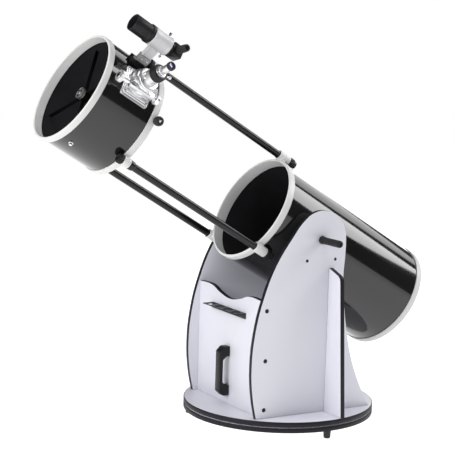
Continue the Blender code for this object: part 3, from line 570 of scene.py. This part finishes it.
def build_lock_knob(label):
    """The ribbed ring behind a lower eye, which grips the rod that runs through it."""
    node = "truss_lock_knob_" + label
    place = axis_frame("truss_lock_turn_" + label)
    low, high = local_box(node, place)
    radius = high.x
    bore = rod_radius(label, place) + ROD_ROOM
    profile = [(bore, high.z), (radius - 2.6 * MM, high.z), (radius - 0.8 * MM, high.z - 0.8 * MM),
               (radius, high.z - 2.6 * MM), (radius, low.z + 2.6 * MM),
               (radius - 0.8 * MM, low.z + 0.8 * MM), (radius - 2.6 * MM, low.z), (bore, low.z)]
    knob = lathe(node + "_shape", profile, place, [PLASTIC], 144, True,
                 ripple=(2, 5, 18, 1.4 * MM))
    settle(knob, "truss_lock_" + label, "black_plastic", node)


def build_rod_cap(label):
    """The ribbed cap on the front end of a rod, with a raised rim and a dished face."""
    node = "rod_fixing_knob_" + label
    place = axis_frame("rod_fixing_turn_" + label)
    low, high = local_box(node, place)
    radius = high.x
    bore = rod_radius(label, place) + CAP_ROOM
    top = high.z
    profile = [(0, top - 1.4 * MM), (7 * MM, top - 1.4 * MM), (8 * MM, top - 0.2 * MM),
               (radius - 3.4 * MM, top), (radius - 1 * MM, top - 1 * MM), (radius, top - 3 * MM),
               (radius, low.z + 2.2 * MM), (radius - 0.8 * MM, low.z + 0.6 * MM),
               (radius - 2.2 * MM, low.z), (bore, low.z), (bore, top - 2.6 * MM),
               (0, top - 2.6 * MM)]
    cap = lathe(node + "_shape", profile, place, [PLASTIC], 144, ripple=(4, 7, 18, 1.4 * MM))
    settle(cap, "rod_fixing_" + label, "black_plastic", node)


def build_knobs():
    for label in RODS:
        build_lock_knob(label)
        build_rod_cap(label)


def build_tension_handles():
    for label in ("right", "left"):
        node = "tension_handle_" + label
        place = axis_frame("tension_turn_" + label)
        low, high = local_box(node, place)
        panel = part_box("side_panel_" + label)
        face = abs(panel[1].x if label == "right" else panel[0].x)
        axis_start = abs(JOINTS["tension_turn_" + label]["pos_m"][0])
        collar = face - axis_start + 0.5 * MM
        grip = [(0, high.z - 2.5 * MM), (5 * MM, high.z - 2.5 * MM), (5.6 * MM, high.z - 0.6 * MM),
                (8.5 * MM, high.z), (10.8 * MM, high.z - 1.2 * MM), (11.5 * MM, high.z - 3.6 * MM)]
        top = high.z - 10 * MM
        ridges = 9
        pitch = (top - collar - 22 * MM) / ridges
        for k in range(ridges):
            z = top - k * pitch
            grip += [(11.5 * MM, z), (10.9 * MM, z - pitch * 0.12),
                     (10.9 * MM, z - pitch * 0.28), (11.5 * MM, z - pitch * 0.40)]
        grip += [(11.5 * MM, collar + 12 * MM), (12 * MM, collar + 7 * MM), (13 * MM, collar + 6 * MM),
                 (13 * MM, collar + 0.6 * MM), (12.4 * MM, collar), (5.5 * MM, collar),
                 (5.5 * MM, low.z), (0, low.z)]
        settle(lathe(node + "_shape", grip, place, [PLASTIC], 48), "tension_" + label,
               "black_plastic", node)
        disc = refined("altitude_bearing_" + label, [PLASTIC], 0)
        settle(disc, "tube", "black_plastic", "altitude_bearing_" + label)


# ---- mirror end ------------------------------------------------------------------------
def build_mirror():
    low, high = local_box("primary_mirror", TUBE)
    radius = high.x
    sag = 3.9 * MM                 # depth of the hollow
    steps = 12
    rows = [(radius * k / steps, high.z - sag * (1 - (k / steps) ** 2)) for k in range(steps)]
    profile = rows + [(radius - 1.6 * MM, high.z), (radius, high.z - 1.6 * MM), (radius, low.z),
                      (0, low.z)]
    bands = [0] * steps + [1, 1, 1]
    mirror = lathe("primary_mirror_shape", profile, TUBE, [MIRROR, GLASS_SIDE], 128, False, bands)
    settle(mirror, "primary", "mirror", "primary_mirror")
    build_centre_mark(high.z - sag)
    build_mirror_clips(low, high)
    build_mirror_cell()


def build_centre_mark(hollow):
    """The small ring stuck on the middle of the mirror, for collimation."""
    shape = bmesh.new()
    spot = hollow + 0.15 * MM
    lathe_into(shape, [(5.5 * MM, spot), (5.5 * MM, spot - 0.1 * MM), (3 * MM, spot - 0.1 * MM),
                       (3 * MM, spot)], 32, True)
    settle(to_object(shape, "mirror_centre_mark", TUBE, [PLASTIC]), "primary", "black_plastic")


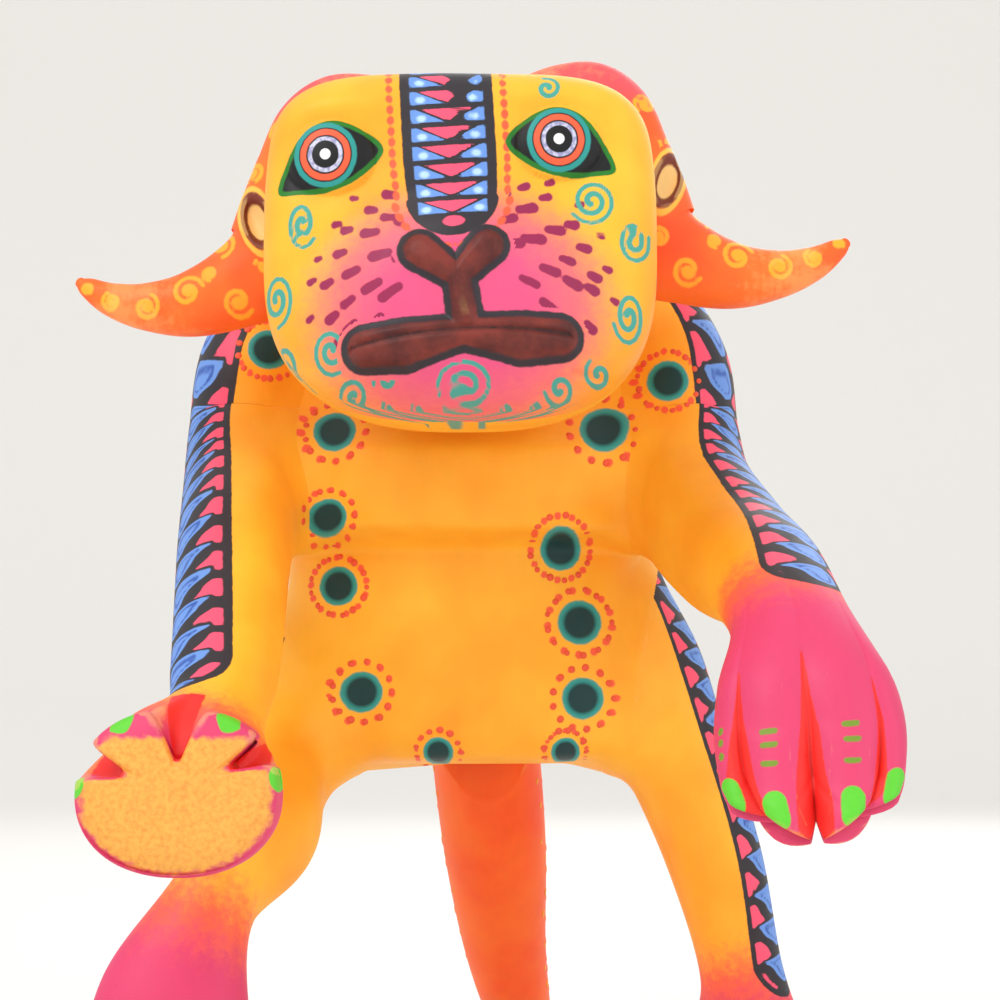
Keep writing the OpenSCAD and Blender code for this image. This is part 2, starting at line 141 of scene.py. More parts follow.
def sweep(rows, side, e=2.2, around=200, step=0.5, shape=None, round_start=0.5, round_end=0.5):
    """A limb: sections [x, y, z, half width, half depth, parting] strung on a smooth curve, with rounded ends.
    shape(c, s, part, along) returns factors for the depth and the size and a reach ahead, in mm."""
    curve, along = even(spline(rows, 24), step)
    mid = curve[:, :3]
    t = np.gradient(mid, axis=0)
    t /= np.linalg.norm(t, axis=1)[:, None]
    v = np.cross(t, np.array(side, float))
    v /= np.linalg.norm(v, axis=1)[:, None]
    u = np.cross(v, t)
    a, b, part = curve[:, 3], curve[:, 4], np.clip(curve[:, 5], 0, 1)
    dome = np.sin(np.linspace(0, math.pi / 2, 9))
    # rounded ends: extra rings that shrink onto a pole
    lead = np.sqrt(np.maximum(1 - dome[1:-1] ** 2, 0))
    def cap(i, sign, depth):
        r = min(a[i], b[i]) * depth
        return (mid[i] + sign * t[i] * r * dome[1:-1, None], np.repeat(u[[i]], 7, 0), np.repeat(v[[i]], 7, 0),
                np.repeat(t[[i]], 7, 0), a[i] * lead, b[i] * lead, np.full(7, part[i]),
                along[i] + sign * r * dome[1:-1])
    head, tail = cap(0, -1, round_start), cap(-1, 1, round_end)
    body = (mid, u, v, t, a, b, part, along)
    mid, u, v, t, a, b, part, along = [np.concatenate([h[::-1], m, x]) for h, m, x in zip(head, body, tail)]
    ang = np.arange(around) * 2 * math.pi / around
    c, s = power(np.cos(ang), e)[None], power(np.sin(ang), e)[None]
    depth, size, reach = shape(c, s, part[:, None], ang[None]) if shape else (1, 1, 0)
    rings = (mid[:, None] + size * (u[:, None] * (a[:, None] * c)[..., None] + v[:, None]
             * (b[:, None] * s * depth)[..., None]) + t[:, None] * (reach * np.ones_like(c + part[:, None]))[..., None]) \
        if shape is None or np.isscalar(size) else \
        (mid[:, None] + (size * (a[:, None] * c))[..., None] * u[:, None] + (size * (b[:, None] * s * depth))[..., None]
         * v[:, None] + t[:, None] * (reach * np.ones_like(c + part[:, None]))[..., None])
    around_mm = ang[None] * ((a + b) / 2)[:, None]
    return Skin(rings, rings[0].mean(0), rings[-1].mean(0), c=c * np.ones_like(a)[:, None], s=s * np.ones_like(a)[:, None],
                ang=np.degrees(ang)[None] * np.ones_like(a)[:, None], along=along[:, None], girth=around_mm,
                part=part[:, None], radius=((a + b) / 2)[:, None], wide=a[:, None], deep=b[:, None])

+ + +

### Exercise details
Make an exact copy of every entry.

### Solution to this exercise
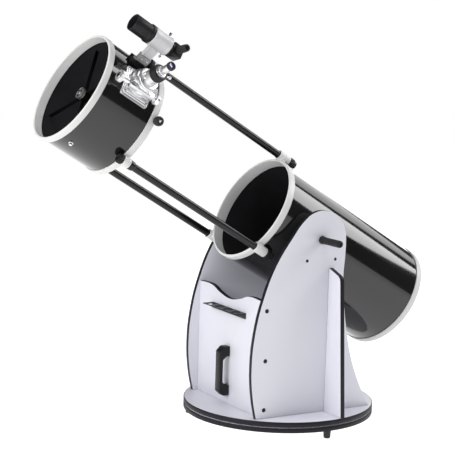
Continue the Blender code for this object: part 3, from line 570 of scene.py. This part finishes it.
def build_lock_knob(label):
    """The ribbed ring behind a lower eye, which grips the rod that runs through it."""
    node = "truss_lock_knob_" + label
    place = axis_frame("truss_lock_turn_" + label)
    low, high = local_box(node, place)
    radius = high.x
    bore = rod_radius(label, place) + ROD_ROOM
    profile = [(bore, high.z), (radius - 2.6 * MM, high.z), (radius - 0.8 * MM, high.z - 0.8 * MM),
               (radius, high.z - 2.6 * MM), (radius, low.z + 2.6 * MM),
               (radius - 0.8 * MM, low.z + 0.8 * MM), (radius - 2.6 * MM, low.z), (bore, low.z)]
    knob = lathe(node + "_shape", profile, place, [PLASTIC], 144, True,
                 ripple=(2, 5, 18, 1.4 * MM))
    settle(knob, "truss_lock_" + label, "black_plastic", node)


def build_rod_cap(label):
    """The ribbed cap on the front end of a rod, with a raised rim and a dished face."""
    node = "rod_fixing_knob_" + label
    place = axis_frame("rod_fixing_turn_" + label)
    low, high = local_box(node, place)
    radius = high.x
    bore = rod_radius(label, place) + CAP_ROOM
    top = high.z
    profile = [(0, top - 1.4 * MM), (7 * MM, top - 1.4 * MM), (8 * MM, top - 0.2 * MM),
               (radius - 3.4 * MM, top), (radius - 1 * MM, top - 1 * MM), (radius, top - 3 * MM),
               (radius, low.z + 2.2 * MM), (radius - 0.8 * MM, low.z + 0.6 * MM),
               (radius - 2.2 * MM, low.z), (bore, low.z), (bore, top - 2.6 * MM),
               (0, top - 2.6 * MM)]
    cap = lathe(node + "_shape", profile, place, [PLASTIC], 144, ripple=(4, 7, 18, 1.4 * MM))
    settle(cap, "rod_fixing_" + label, "black_plastic", node)


def build_knobs():
    for label in RODS:
        build_lock_knob(label)
        build_rod_cap(label)


def build_tension_handles():
    for label in ("right", "left"):
        node = "tension_handle_" + label
        place = axis_frame("tension_turn_" + label)
        low, high = local_box(node, place)
        panel = part_box("side_panel_" + label)
        face = abs(panel[1].x if label == "right" else panel[0].x)
        axis_start = abs(JOINTS["tension_turn_" + label]["pos_m"][0])
        collar = face - axis_start + 0.5 * MM
        grip = [(0, high.z - 2.5 * MM), (5 * MM, high.z - 2.5 * MM), (5.6 * MM, high.z - 0.6 * MM),
                (8.5 * MM, high.z), (10.8 * MM, high.z - 1.2 * MM), (11.5 * MM, high.z - 3.6 * MM)]
        top = high.z - 10 * MM
        ridges = 9
        pitch = (top - collar - 22 * MM) / ridges
        for k in range(ridges):
            z = top - k * pitch
            grip += [(11.5 * MM, z), (10.9 * MM, z - pitch * 0.12),
                     (10.9 * MM, z - pitch * 0.28), (11.5 * MM, z - pitch * 0.40)]
        grip += [(11.5 * MM, collar + 12 * MM), (12 * MM, collar + 7 * MM), (13 * MM, collar + 6 * MM),
                 (13 * MM, collar + 0.6 * MM), (12.4 * MM, collar), (5.5 * MM, collar),
                 (5.5 * MM, low.z), (0, low.z)]
        settle(lathe(node + "_shape", grip, place, [PLASTIC], 48), "tension_" + label,
               "black_plastic", node)
        disc = refined("altitude_bearing_" + label, [PLASTIC], 0)
        settle(disc, "tube", "black_plastic", "altitude_bearing_" + label)


# ---- mirror end ------------------------------------------------------------------------
def build_mirror():
    low, high = local_box("primary_mirror", TUBE)
    radius = high.x
    sag = 3.9 * MM                 # depth of the hollow
    steps = 12
    rows = [(radius * k / steps, high.z - sag * (1 - (k / steps) ** 2)) for k in range(steps)]
    profile = rows + [(radius - 1.6 * MM, high.z), (radius, high.z - 1.6 * MM), (radius, low.z),
                      (0, low.z)]
    bands = [0] * steps + [1, 1, 1]
    mirror = lathe("primary_mirror_shape", profile, TUBE, [MIRROR, GLASS_SIDE], 128, False, bands)
    settle(mirror, "primary", "mirror", "primary_mirror")
    build_centre_mark(high.z - sag)
    build_mirror_clips(low, high)
    build_mirror_cell()


def build_centre_mark(hollow):
    """The small ring stuck on the middle of the mirror, for collimation."""
    shape = bmesh.new()
    spot = hollow + 0.15 * MM
    lathe_into(shape, [(5.5 * MM, spot), (5.5 * MM, spot - 0.1 * MM), (3 * MM, spot - 0.1 * MM),
                       (3 * MM, spot)], 32, True)
    settle(to_object(shape, "mirror_centre_mark", TUBE, [PLASTIC]), "primary", "black_plastic")


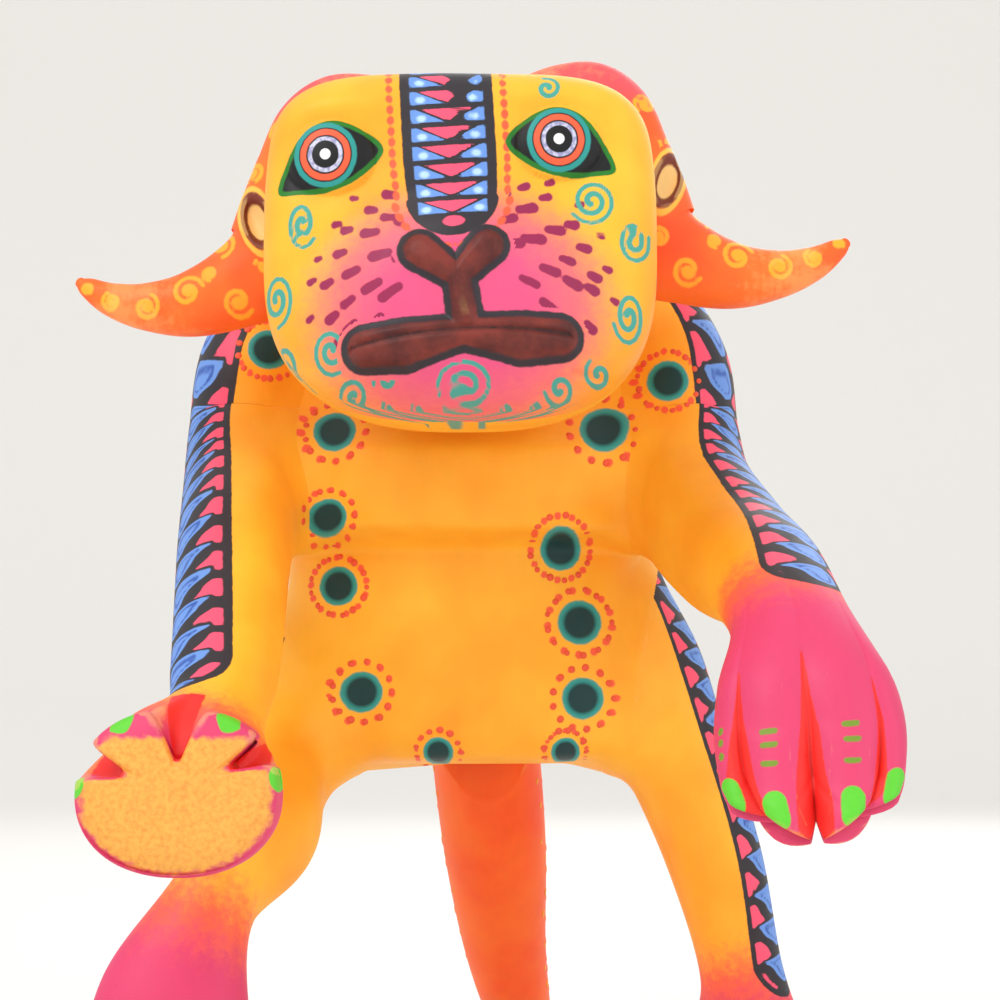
Keep writing the OpenSCAD and Blender code for this image. This is part 2, starting at line 141 of scene.py. More parts follow.
def sweep(rows, side, e=2.2, around=200, step=0.5, shape=None, round_start=0.5, round_end=0.5):
    """A limb: sections [x, y, z, half width, half depth, parting] strung on a smooth curve, with rounded ends.
    shape(c, s, part, along) returns factors for the depth and the size and a reach ahead, in mm."""
    curve, along = even(spline(rows, 24), step)
    mid = curve[:, :3]
    t = np.gradient(mid, axis=0)
    t /= np.linalg.norm(t, axis=1)[:, None]
    v = np.cross(t, np.array(side, float))
    v /= np.linalg.norm(v, axis=1)[:, None]
    u = np.cross(v, t)
    a, b, part = curve[:, 3], curve[:, 4], np.clip(curve[:, 5], 0, 1)
    dome = np.sin(np.linspace(0, math.pi / 2, 9))
    # rounded ends: extra rings that shrink onto a pole
    lead = np.sqrt(np.maximum(1 - dome[1:-1] ** 2, 0))
    def cap(i, sign, depth):
        r = min(a[i], b[i]) * depth
        return (mid[i] + sign * t[i] * r * dome[1:-1, None], np.repeat(u[[i]], 7, 0), np.repeat(v[[i]], 7, 0),
                np.repeat(t[[i]], 7, 0), a[i] * lead, b[i] * lead, np.full(7, part[i]),
                along[i] + sign * r * dome[1:-1])
    head, tail = cap(0, -1, round_start), cap(-1, 1, round_end)
    body = (mid, u, v, t, a, b, part, along)
    mid, u, v, t, a, b, part, along = [np.concatenate([h[::-1], m, x]) for h, m, x in zip(head, body, tail)]
    ang = np.arange(around) * 2 * math.pi / around
    c, s = power(np.cos(ang), e)[None], power(np.sin(ang), e)[None]
    depth, size, reach = shape(c, s, part[:, None], ang[None]) if shape else (1, 1, 0)
    rings = (mid[:, None] + size * (u[:, None] * (a[:, None] * c)[..., None] + v[:, None]
             * (b[:, None] * s * depth)[..., None]) + t[:, None] * (reach * np.ones_like(c + part[:, None]))[..., None]) \
        if shape is None or np.isscalar(size) else \
        (mid[:, None] + (size * (a[:, None] * c))[..., None] * u[:, None] + (size * (b[:, None] * s * depth))[..., None]
         * v[:, None] + t[:, None] * (reach * np.ones_like(c + part[:, None]))[..., None])
    around_mm = ang[None] * ((a + b) / 2)[:, None]
    return Skin(rings, rings[0].mean(0), rings[-1].mean(0), c=c * np.ones_like(a)[:, None], s=s * np.ones_like(a)[:, None],
                ang=np.degrees(ang)[None] * np.ones_like(a)[:, None], along=along[:, None], girth=around_mm,
                part=part[:, None], radius=((a + b) / 2)[:, None], wide=a[:, None], deep=b[:, None])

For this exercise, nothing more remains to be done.